Характерной и симптоматичной фигурой был Гальперин, представитель «неоклассицизма». Он прочел свое произведение «Особняком» — произведение, которому бурно хлопала почти безраздельно вся аудитория, включая и поэтов, представителей других школ и течений. А содержание у «Особняка» самое незамысловатое: поэт, видите ли, идет сам по себе, не соприкасаясь с жизнью, не замечая ее, не чувствуя и не принимая. То, что совершилось в России, что бродит в целом мире, что является альфой и омегой не только российского, но и общечеловеческого прогресса — борьба со старым миром — его не занимает: он идет один, «особняком». В этом он видит свою поэтическую миссию, свое историческое оправдание. Здесь сказалось все: брезгливый индивидуализм проклятого старого мира, привычка играть в «величие», поразительная общественная неразвитость и тупость, филистерство и мещанство, не видящее дальше своего носа, и тоска, тоска по разбитому корыту.

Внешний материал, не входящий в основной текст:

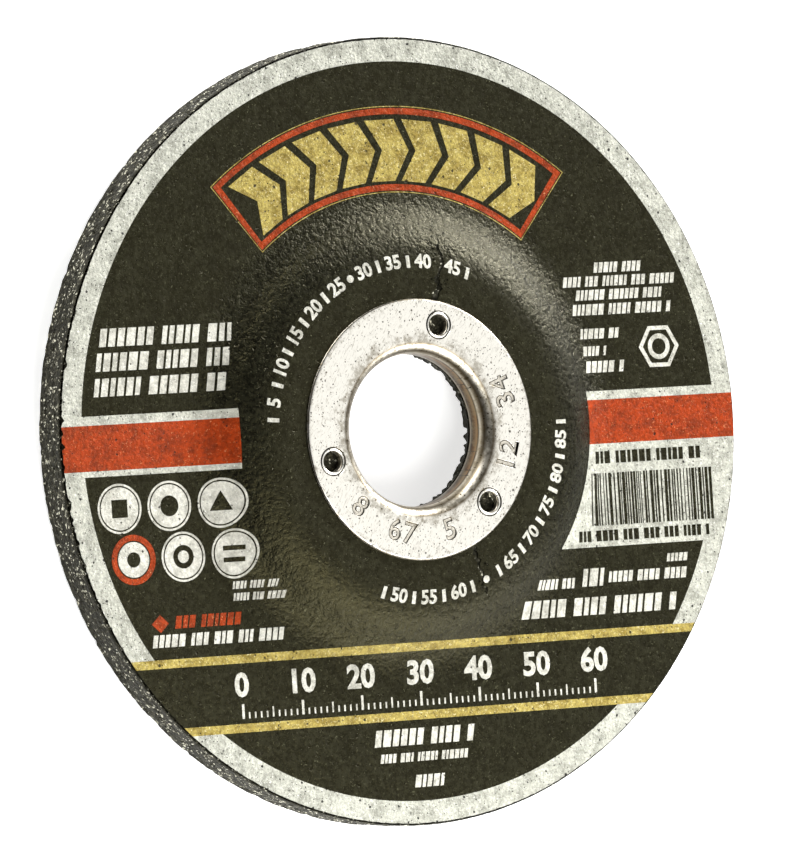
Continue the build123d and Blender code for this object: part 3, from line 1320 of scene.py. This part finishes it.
@dataclass(frozen=True)
class CentreRing:
    """The pressed steel ring: flange, rolled lip, collar, three pierced holes and stamped figures."""

    bore_r: float = 11.115
    sheet_t: float = 0.45
    top_z: float = 10.95
    lip_r: float = 2.285
    collar_end_z: float = 6.315
    hole_circle_r: float = 15.56
    hole_turn: float = 74.5
    hole_count: int = 3
    tube_r: float = 1.75
    tube_depth: float = 1.1
    stamp_r: float = 15.3
    stamp_size: float = 4.3
    segments: int = 288
    hole_segments: int = 48
    stamps: tuple[tuple[str, float], ...] = (
        ("12", -17.0), ("34", 19.0), ("5", 285.0), ("67", 254.0), ("8", 224.0),
    )

    def outline(self) -> Loop:
        """The section's closed outline: out along the flange, back under it, down the collar and up its inside."""
        top, under = self.top_z, self.top_z - self.sheet_t
        middle = (self.bore_r + self.lip_r, self.top_z - self.lip_r)
        points: Loop = [(r, top) for r in (13.4, 13.6, 14.0, 15.6, 17.2, 18.2)]
        points += [(18.55, top - 0.005), (18.78, top - 0.035), (18.92, top - 0.1), (18.985, top - 0.19)]
        points += [(19.0, top - 0.28), (18.98, under + 0.08), (18.92, under + 0.02), (18.8, under)]
        points += [(r, under) for r in (17.0, 15.0, 13.9)]
        arcs = [
            [(middle[0] + x, middle[1] + y) for x, y in (polar(radius, a) for a in angles)]
            for radius, angles in (
                (self.lip_r - self.sheet_t, [90 + 7.5 * step for step in range(13)]),
                (self.lip_r, [180 - 6 * step for step in range(16)]),
            )
        ]
        out_r, end = self.bore_r + self.sheet_t, self.collar_end_z
        points += arcs[0]
        points += [(out_r, 7.4), (out_r, end + 0.12), (out_r - 0.08, end + 0.03), (out_r - 0.22, end)]
        points += [(self.bore_r + 0.08, end + 0.04), (self.bore_r, end + 0.16), (self.bore_r, 7.4)]
        return (points + arcs[1])[::-1]

    def turned(self, outline: Sequence[Point], middle: Point) -> Object:
        """Makes a helper solid: an open outline turned about a hole's axis, with flat ends."""
        segments = self.hole_segments
        last = (len(outline) - 1) * segments
        faces = turned_faces(len(outline), segments)[:last]
        faces += [tuple(reversed(range(segments))), tuple(range(last, last + segments))]
        return make_piece("cutter", turned_points(outline, segments, middle), faces, bpy.data.materials[0], 0.0)

    def stamp(self, text: str, degrees: float) -> Object:
        """Makes the punch that stamps figures, wider towards its top."""
        mesh = figures_mesh(
            text, self.stamp_size, space_character=1.15, extrude=0.1, bevel_depth=0.2, bevel_resolution=0, offset=-0.04
        )
        x, y = Vector(polar(1.0, degrees))
        rows = ((-y, -x, 0.0, x * self.stamp_r), (x, -y, 0.0, y * self.stamp_r), (0.0, 0.0, 0.5, self.top_z))
        mesh.transform(Matrix((*rows, (0.0, 0.0, 0.0, 1.0))))
        mesh.transform(Matrix.Scale(MM, 4))
        return in_scene("punch", mesh)

    def build(self, finish: TinnedSteel) -> Object:
        """Makes the ring.

        Args:
            finish: Its finish.

        Returns:
            The piece.
        """
        outline, sharp, top = self.outline(), math.radians(35), self.top_z
        points, faces = turned_points(outline, self.segments), turned_faces(len(outline), self.segments)
        ring = make_piece("centre_ring_pressed", points, faces, finish.build(), sharp)
        tube = [(self.tube_r, top - self.tube_depth), (self.tube_r, top - 0.2)]
        funnel = [(1.45, top - 1.3), (1.45, top - 0.42), (1.48, top - 0.26), (1.54, top - 0.13), (1.64, top - 0.04)]
        funnel += [(1.76, top - 0.012), (1.86, top - 0.03), (1.93, top - 0.09), (2.0, top - 0.12)]
        funnel += [(2.07, top - 0.1), (2.15, top + 0.01), (2.2, top + 0.5)]
        helpers = []
        for number in range(self.hole_count):
            middle = polar(self.hole_circle_r, self.hole_turn + number * 360 / self.hole_count)
            helpers += [(self.turned(tube, middle), "UNION"), (self.turned(funnel, middle), "DIFFERENCE")]
        helpers += [(self.stamp(text, degrees), "DIFFERENCE") for text, degrees in self.stamps]
        for helper, operation in helpers:
            modifier = ring.modifiers.new(operation, "BOOLEAN")
            modifier.operation, modifier.solver = operation, "EXACT"
            modifier.use_self = helper.name.startswith("punch")
            modifier.object = helper
        plain_mesh(ring)
        for helper, _ in helpers:
            bpy.data.objects.remove(helper)
        while len(ring.data.materials) > 1:
            ring.data.materials.pop()
        ring.data.shade_smooth()
        ring.data.set_sharp_from_angle(angle=sharp)
        dress(ring, Slot.STEEL, "centre_ring")
        return ring


@dataclass(frozen=True)
class Studio:
    """Floor, lights and camera."""

    eye: tuple[float, float, float] = (-737.343, -13.715, 1220.665)
    right: tuple[float, float, float] = (0.85358, -0.06351, 0.51707)
    down: tuple[float, float, float] = (-0.04889, -0.99793, -0.04188)
    forward: tuple[float, float, float] = (0.51866, 0.01047, -0.85492)
    lens: float = 416.0
    half_floor: float = 3000.0

    def floor(self) -> None:
        """Lays the floor under the disc."""
        half = self.half_floor
        corners = [(x * half, y * half, 0.0) for x, y in ((-1, -1), (1, -1), (1, 1), (-1, 1))]
        make_piece("floor", np.array(corners), [(0, 1, 2, 3)], LightTable("opal_light_table").build(), 0.0)

    def lamp(self, name: str, towards: tuple[float, float, float], away: float, size: Point, power: float) -> None:
        """Hangs an oblong soft light that faces the disc.

        Args:
            name: The light's name.
            towards: Direction from the disc to the light.
            away: Its distance in metres.
            size: Its width and height in metres.
            power: Its power in watts.
        """
        light = bpy.data.lights.new(name, "AREA")
        light.shape, light.energy = "RECTANGLE", power
        light.size, light.size_y = size
        holder = in_scene(name, light)
        direction = Vector(towards).normalized()
        holder.location = direction * away
        holder.rotation_euler = direction.to_track_quat("Z", "Y").to_euler()

    def camera(self) -> None:
        """Sets the camera at the photograph's place."""
        data = bpy.data.cameras.new("camera")
        data.lens, data.sensor_width, data.clip_end = self.lens, 36.0, 20.0
        camera = in_scene("camera", data)
        rows = [(self.right[i], -self.down[i], -self.forward[i], self.eye[i] * MM) for i in range(3)]
        camera.matrix_world = Matrix((*rows, (0.0, 0.0, 0.0, 1.0)))
        bpy.context.scene.camera = camera

    def build(self) -> None:
        """Sets up the studio."""
        self.floor()
        self.camera()
        for lamp in (
            ("overhead_panel", (0.52, 0.01, 0.855), 1.0, (1.0, 1.0), 3.3),
            ("edge_softbox", (0.74, 0.62, 0.24), 0.9, (0.55, 0.1), 15.5),
            ("back_softbox", (-0.4, 0.85, 0.22), 0.9, (0.5, 0.3), 7.0),
            ("low_softbox", (0.15, -0.8, 0.55), 0.35, (0.2, 0.2), 0.95),
            ("low_spot", (-0.1, -0.55, 0.83), 0.2, (0.08, 0.08), 0.16),
            ("low_right_softbox", (0.6, -0.6, 0.35), 0.7, (0.4, 0.3), 2.6),
        ):
            self.lamp(*lamp)
        scene = bpy.context.scene
        scene.world = bpy.data.worlds.new("pale_studio")
        scene.world.use_nodes = True
        feed(scene.world.node_tree.nodes["Background"], {"Color": linear("#f2f2ef"), "Strength": 0.04})
        scene.view_settings.view_transform = "Standard"
        scene.view_settings.look = "None"


def scatter_grains(dish: Dish) -> None:
    """Scatters grains over the rim and the working side."""
    crystal = CorundumGrain("crushed_corundum").build()
    rim = turned_band("rim_grains", [(57.0, 0.35), (57.18, 0.9), (57.18, 5.6), (57.0, 5.95)], crystal)
    GrainScatter("grains_on_rim", 0.27, 3.2, 4).build(rim, crystal)
    radii = [12.0, 16.0, 22.0, *np.linspace(23, 31, 7), 33.0, 45.0, 56.4]
    face = turned_band("face_grains", [(r, dish.face(r) + 0.42) for r in radii], crystal)
    GrainScatter("grains_on_face", 0.42, 0.9, 9).build(face, crystal)


def main() -> None:
    """Builds the disc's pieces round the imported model."""
    logging.basicConfig(level=logging.INFO, format="%(name)s: %(message)s")
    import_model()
    dish = Dish()
    Studio().build()
    AbrasiveBody(dish).build(BondedGrit("bonded_corundum_grit"))
    scatter_grains(dish)
    GlassNet(dish).build(GlassRoving("resin_soaked_glass_fibre"))
    PrintedLabel(dish).build()
    CentreRing().build(TinnedSteel("tinned_steel_sheet"))


if __name__ == "__main__":
    main()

Аудитория бурно приветствовала «смелого» поэта, выставляющего так откровенно свое реакционное, обывательское «credo».

(Надо сказать, что заявить себя открыто реакционером сделалось в известных кругах своеобразной модой.

Так, например, недавно в той же аудитории небезызвестный христианин Булгаков, проехавшись по поводу большевистского «патриарха» Маркса, высказал несколько громких протестов растревоженного обывателя).

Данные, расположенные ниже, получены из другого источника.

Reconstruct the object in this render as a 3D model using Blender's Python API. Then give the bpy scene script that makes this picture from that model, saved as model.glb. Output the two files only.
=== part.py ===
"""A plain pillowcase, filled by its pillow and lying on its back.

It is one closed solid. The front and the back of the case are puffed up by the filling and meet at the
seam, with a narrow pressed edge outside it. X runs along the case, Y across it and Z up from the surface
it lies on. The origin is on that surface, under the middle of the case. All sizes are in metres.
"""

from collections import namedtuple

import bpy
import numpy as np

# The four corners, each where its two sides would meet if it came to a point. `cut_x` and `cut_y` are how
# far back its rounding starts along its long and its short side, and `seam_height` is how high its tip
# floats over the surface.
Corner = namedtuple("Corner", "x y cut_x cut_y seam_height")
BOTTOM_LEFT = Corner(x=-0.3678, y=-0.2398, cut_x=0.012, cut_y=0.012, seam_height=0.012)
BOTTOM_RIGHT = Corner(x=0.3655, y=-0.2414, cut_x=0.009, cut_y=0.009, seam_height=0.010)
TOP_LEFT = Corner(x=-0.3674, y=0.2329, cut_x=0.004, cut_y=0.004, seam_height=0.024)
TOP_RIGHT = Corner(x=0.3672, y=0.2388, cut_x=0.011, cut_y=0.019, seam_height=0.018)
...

Аудитория, видимо, стоила «своего» идеолога-поэта.

Погоня за новыми словами, оригинальным выражением, охота до пафоса и причудливых поз является отличительной чертой большинства этих разрозненных группочек. Насколько они мелки, можно судить по заявлению Адалис (неоакмеистка): «Нас было трое: Антокольский, я и еще один». Или по выступлению двух «презантистов», пытавшихся прочесть только что изобретенный ими «свод законов презантизма». Некоторые группочки насчитывают своих членов и последователей единицами и уповают, что «все великое начиналось с малого». Это стремление к дроблению и самостийности также является характерным для скептически настроенных мелкобуржуазных идеологов обывателя. Общее впечатление — словно от расстроенной гитары: тошно и безнадежно. И это теперь, когда так много мыслей, красок, образов.